Sara Michelle Fetters: Quick! Two films (or programs) you feel audiences simply MUST make it a priority to see or be a part of?
Pamela Lavitt: Praise the Lard on March 13. Bombshell: The Hedy Lamarr Story on March 16. Her daughter is coming. How can you not attend! The Testament on March 15. 'Tiffany Shlain's Spoken Cinema' on March 18. She's a Ted Talk and a Sundance Filmmaker all wrapped into one. Glorious! Shalom Bollywood and Your Honor showing during the Eastside Mini-Festival.
Wait. That's more than two. Whoops! It's all great. See everything!
Sara Michelle Fetters: At the end of the day, what do you hope audiences take away from the festival?
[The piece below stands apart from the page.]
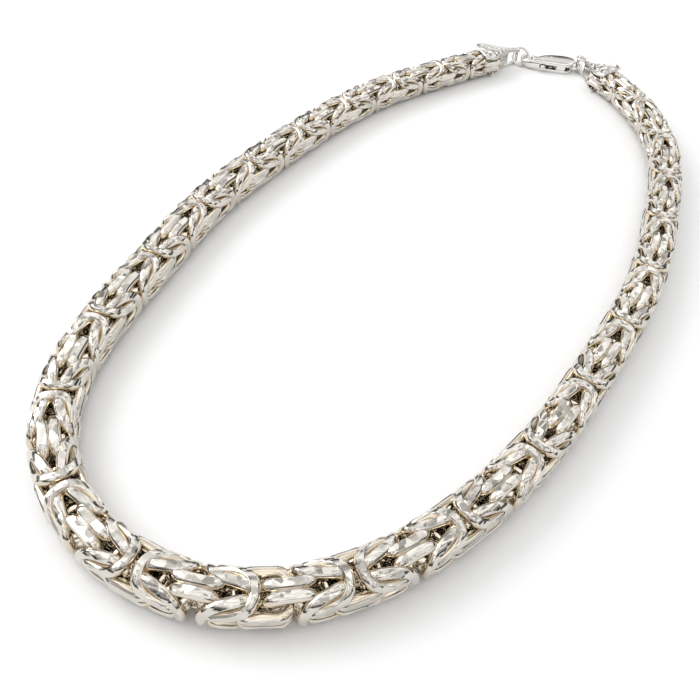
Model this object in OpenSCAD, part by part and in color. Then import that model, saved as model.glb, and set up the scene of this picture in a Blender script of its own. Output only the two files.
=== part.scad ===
// A graduated byzantine chain necklace, lying closed on a flat surface at Z = 0.
// Millimetres, +Z up. The widest links are at the front, at -Y, and the clasp is at the back.

/* [Necklace] */
// Length round the middle of the chain and the clasp
necklace_length = 465; // [460:5:560]

/* [Links] */
// Wire thickness of a link, as a share of the radius of its middle line
wire_share = 0.375; // [0.3:0.005:0.375]
// Width of the chain between its flattened faces, as a share of the same radius
width_share = 2.2; // [2.1:0.02:2.3]

/* [Clasp] */
// How far the lever swings into the hook, in degrees
lever_swing = 16; // [8:1:16]

/* [Hidden] */
silver = [0.86, 0.85, 0.82];
bright_silver = [0.9, 0.9, 0.88];
base_length = 465;
// The clasp and the caps are drawn for a necklace of the base length and grow with it
fit = necklace_length / base_length;

// Corners that the plan of the necklace is drawn through, from the left end round the front (x, y)
route = [[11, 74], [-11, 59], [-31, 31], [-45, 9], [-51, -9], [-67, -50], [-55, -79], [-30, -92],
  [-1, -85], [25, -58], [36, -39], [53, -11], [61, 17], [69, 47], [57, 82], [32, 89]];
route_steps = 24;
// Brings the middle of the whole necklace to the origin
centre_shift = [-1.39, 1.25];
// Place of the front link pair along the route
front_place = 202.4;

// Pattern: pairs of links joined by knots of four, one knot every half unit
front_unit = 20.46;
graduation = 0.00177;
half_units = 23;
last_modelled = 20;
// Right of the front, two link pairs are joined without a knot
plain_joint = 1.05;
plain_joint_lag = 0.31;
// Shape of the knot, as shares of the middle radius of a link
knot_spacing = 2.6;
knot_slide = 1.358;
knot_tilt = 26;
closed_offset = 0.21;
pair_offset = 0.208;

// End caps, measured from the last link pair
cap_back = 3.2;
cap_broad = -0.8;
cap_narrow = 8.6;
cap_bar_place = 11.2;
// How far each cap is turned out of the line of the chain, left and right
cap_turn_left = 8;
cap_turn_right = -11;
cap_tip_radius = 0.75;
cap_bar_radius = 0.45;
cap_floor_back = -0.3;
cap_floor_thickness = 0.7;
cap_floor_inset = 0.3;
cap_lid_thickness = 0.8;
cap_lid_back = 7.6;
cap_lid_slope = 11.8;
cap_core_start = 4;
cap_core_end = 7.8;
cap_wall_start = 3.3;
cap_pin_place = 1.5;
cap_gap = 0.75;
leaf_points = 20;

// Jump rings: middle radius, wire radius, height and lean
left_ring_radius = 2.42;
right_ring_radius = 1.9;
ring_wire = 0.38;
left_ring_height = 2.15;
left_ring_aside = -0.11;
left_ring_lean = -43;
left_ring_rise = 18;
right_ring_height = 1.5;
left_ring_to_hook = 0.67;
left_ring_to_bar = 1.28;
right_ring_to_bar = 0.85;
right_ring_to_post = 0.85;

// Clasp, measured from the post at its tail
clasp_thickness = 3;
clasp_slot = 1.1;
tail_slot = 1.34;
tail_slot_depth = 1.75;
tail_radius = 2.95;
tail_centre = 2.3;
post_radius = 0.45;
hook_wire = 0.6;
hook_shank = 0.65;
hook_height = 1.65;
hook_radius = 2.1;
hook_turn = 165;
hook_ball = 0.66;
rivet_place = [5.9, -0.35];
rivet_radius = 0.45;
running_gap = 0.04;
gate_width = 0.95;
gate_end_gap = 0.1;
hub_radius = 1.05;
lever_clearance = 0.16;
knob_radius = 0.7;
knob_arm = 0.8;
knob_reach = 3.45;
crown_radius = 9;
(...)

What do you hope they are talking about?
Pamela Lavitt: That SJFF presents a colorful mosaic and diverse spectrum of amazing international films and that we go above and beyond to feed your senses, as well as to literally feed you as often as possible. Come on honey, eat something! The Jewish mother in me says that constantly. We've got tons of food. We've got forums for dialogue, conflict, passion, debate and good old-fashioned schmoozing. It's a kaleidoscopic world we hope you will enter and radiate in all year long. Or at least until our next Arts+Ideas program or film screening!